J Econom ; 161(1): 82-99, 2011 Mar 01.
Article in English | MEDLINE | ID: mdl-21516213

ABSTRACT

The Quarterly Workforce Indicators (QWI) are local labor market data produced and released every quarter by the United States Census Bureau. Unlike any other local labor market series produced in the U.S. or the rest of the world, QWI measure employment flows for workers (accession and separations), jobs (creations and destructions) and earnings for demographic subgroups (age and gender), economic industry (NAICS industry groups), detailed geography (block (experimental), county, Core-Based Statistical Area, and Workforce Investment Area), and ownership (private, all) with fully interacted publication tables. The current QWI data cover 47 states, about 98% of the private workforce in those states, and about 92% of all private employment in the entire economy. State participation is sufficiently extensive to permit us to present the first national estimates constructed from these data. We focus on worker, job, and excess (churning) reallocation rates, rather than on levels of the basic variables.
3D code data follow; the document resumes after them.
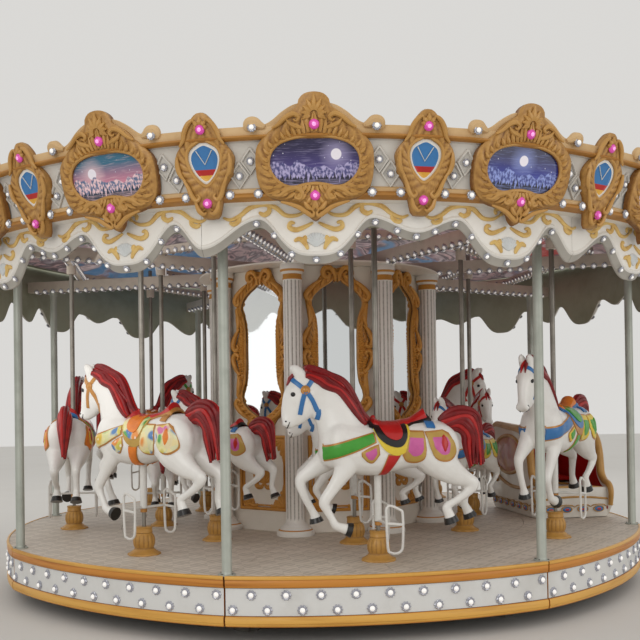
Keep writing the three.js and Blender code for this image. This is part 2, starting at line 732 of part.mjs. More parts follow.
for (let panel = 0; panel < PANELS; panel += 1) {
  const middle = panel * PANEL_ANGLE;
  const corner = middle + HALF_PANEL;
  place(`rim_${panel + 1}`, turned(rimSegment(), middle), finish('gold', 0.4, 0.4));
  place(`post_${panel + 1}`, post(corner), finish('steel', 0.3, 0.9));
  place(`radial_beam_${panel + 1}`, turned(radialBeam(), corner), finish('steel', 0.6, 0.5));
  place(`crown_${panel + 1}`, turned(crownPanel(), middle + CROWN_TURN), finish('white', 0.5));
}

const counts = { outer: 0, inner: 0 };
for (const spot of horsePlaces()) {
  counts[spot.ring] += 1;
  place(`${spot.ring}_horse_${counts[spot.ring]}`, horse(spot), finish('white', 0.35));
}

export default carousel;
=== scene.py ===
"""Looks of a fairground carousel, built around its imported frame.

Metres, +Z up. Angles are in degrees, counter-clockwise seen from above, from the direction -Y.
"""

import json
import logging
import math
from dataclasses import dataclass, field
from enum import Enum
from math import cos, pi, sin
from typing import Callable, Optional, Sequence

import bpy
import numpy as np
from mathutils import Matrix, Vector
from mathutils.bvhtree import BVHTree

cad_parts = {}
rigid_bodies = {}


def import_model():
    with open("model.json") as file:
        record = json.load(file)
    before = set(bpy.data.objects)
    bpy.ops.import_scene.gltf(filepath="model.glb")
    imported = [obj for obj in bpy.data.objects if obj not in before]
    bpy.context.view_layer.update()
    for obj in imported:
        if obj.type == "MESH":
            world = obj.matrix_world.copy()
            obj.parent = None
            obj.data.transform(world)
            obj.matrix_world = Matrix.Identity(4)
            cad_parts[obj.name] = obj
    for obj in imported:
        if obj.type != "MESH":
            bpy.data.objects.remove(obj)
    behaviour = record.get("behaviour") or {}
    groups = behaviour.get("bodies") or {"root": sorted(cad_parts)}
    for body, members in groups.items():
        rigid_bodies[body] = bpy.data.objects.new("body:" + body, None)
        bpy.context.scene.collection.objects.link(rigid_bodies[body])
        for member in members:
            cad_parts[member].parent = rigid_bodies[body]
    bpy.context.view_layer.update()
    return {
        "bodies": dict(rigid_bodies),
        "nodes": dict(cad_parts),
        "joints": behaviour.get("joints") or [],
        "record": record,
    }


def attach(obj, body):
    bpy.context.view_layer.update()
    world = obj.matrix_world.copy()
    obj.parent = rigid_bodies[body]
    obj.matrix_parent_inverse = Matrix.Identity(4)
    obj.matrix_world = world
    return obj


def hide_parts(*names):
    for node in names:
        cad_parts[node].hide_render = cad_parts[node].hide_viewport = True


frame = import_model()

LOG = logging.getLogger("carousel")

Colour = tuple[float, float, float, float]
Place = Callable[[float, float], Vector]
Points = Sequence[Sequence[float]]
Piece = bpy.types.Object
Socket = bpy.types.NodeSocket
Part = tuple[Piece, Sequence[Matrix]]

MM = 0.001
PANELS = 8
PANEL_ANGLE = 360 / PANELS
HALF_PANEL = PANEL_ANGLE / 2
OUTER_CIRCLE = 2160.0
INNER_CIRCLE = 1404.0
RELIEF = "relief"
PATTERN = "pattern"


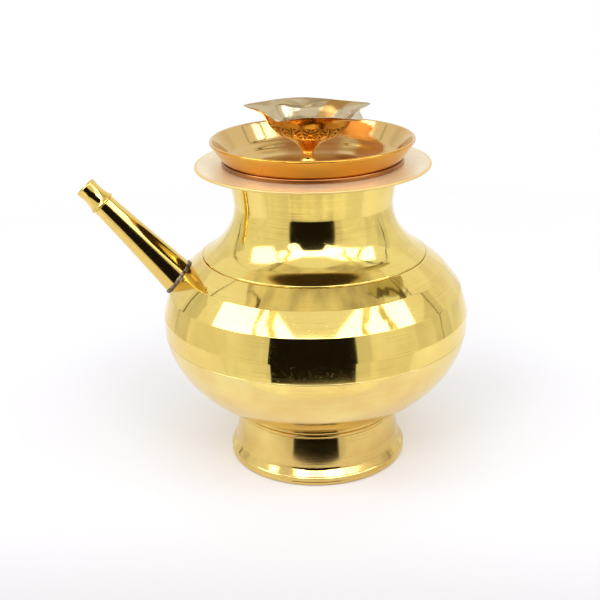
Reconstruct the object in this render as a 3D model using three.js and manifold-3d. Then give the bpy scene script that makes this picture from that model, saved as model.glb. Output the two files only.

This permits comparison to existing series from the Job Openings and Labor Turnover Survey and the Business Employment Dynamics Series from the Bureau of Labor Statistics (BLS). The national estimates from the QWI are an important enhancement to existing series because they include demographic and industry detail for both worker and job flow data compiled from underlying micro-data that have been integrated at the job and establishment levels by the Longitudinal Employer-Household Dynamics Program at the Census Bureau. The estimates presented herein were compiled exclusively from public-use data series and are available for download.